This article first appeared in the St. Louis Beacon: Missouri Gov. Jay Nixon followed through Tuesday with an apparent shift in his position on government retention of the public’s personal information, by vetoing a bill that would have mandated a state database – accessible to employers – of all Missourians who file workers’ compensation claims.

“There is a stark contrast between lawmakers’ rhetoric on the issue of privacy and their record,” Nixon said in a strongly worded statement. “While professing to champion privacy rights, this General Assembly quietly passed a bill to create – and allow broad access to – a new electronic database containing the personal information of hundreds of thousands of law-abiding Missourians,” the governor continued. “This misguided legislation would have invaded Missourians’ right to privacy by making their personal information available to employers on a government website without their consent. Invading Missourians’ privacy will not grow our economy or move our state forward.”

According to Nixon’s staff, the governor’s action retains the current law, whereby “workers’ compensation information is available, but only under limited circumstances and subject to strict privacy protections, including requiring the permission of the prospective employee.”

Missouri AFL-CIO Secretary Treasurer Mike Louis lauded the governor's action. "With his veto pen, Governor Nixon again demonstrates his support for the rights of Missouri workers," Louis said. "The bill would have unfairly given employers online access to personal data of Missouri workers injured on the job. Our state elected officials should work to make workplaces safer not violate privacy rights of hardworking Missourians...."

Meanwhile, the governor's statement jabbing at the General Assembly appeared to refer to his longstanding battle with Republican legislators over a different case of government document-scanning.

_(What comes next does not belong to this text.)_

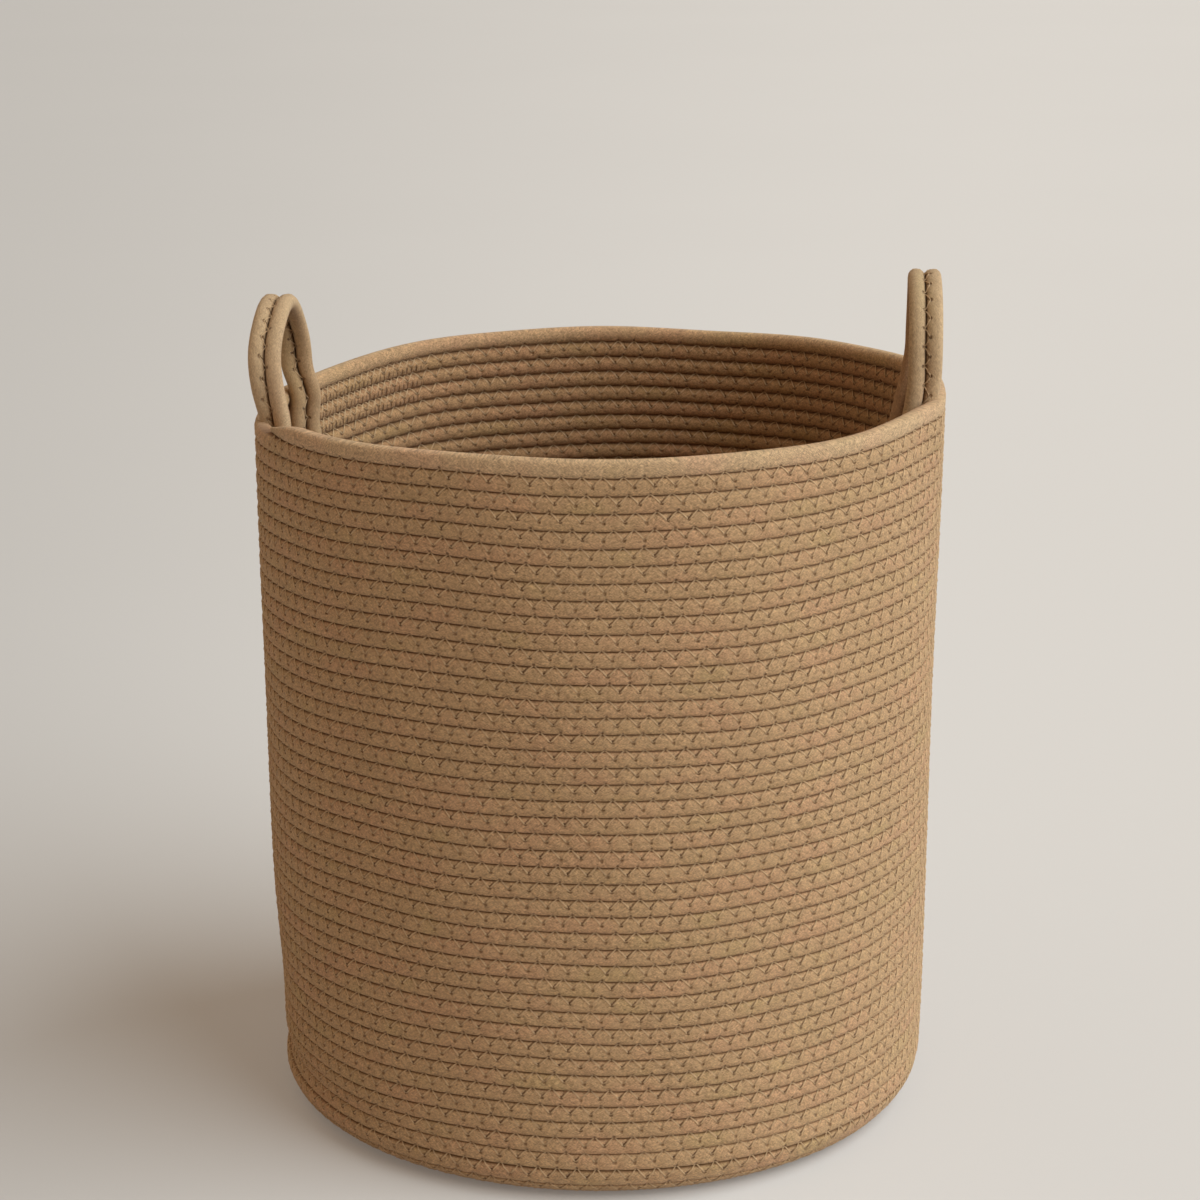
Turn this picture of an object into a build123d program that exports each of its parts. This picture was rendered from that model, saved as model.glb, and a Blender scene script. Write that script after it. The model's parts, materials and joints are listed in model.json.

Nixon surprises critics in document-scanning battle

The veto comes a day after Nixon had shocked some legislative critics by signing into law a bill (SB252) that bars the state’s Department of Revenue, and its Motor Vehicles Division, from scanning and retaining copies of personal documents – such as birth certificates and passports – used to provide identification so the person can obtain a drivers license.

The bill makes an exception for non-citizens, so that copies of their documents can be retained.

The department has been scanning and retaining copies of such documents for almost a year.

Neither Nixon nor his staff provided an explanation for his decision to sign SB252, which comes after weeks of numerous statements in which he has said that keeping copies of such documents was intended to help prevent fraud and, by extension, thwart terrorism.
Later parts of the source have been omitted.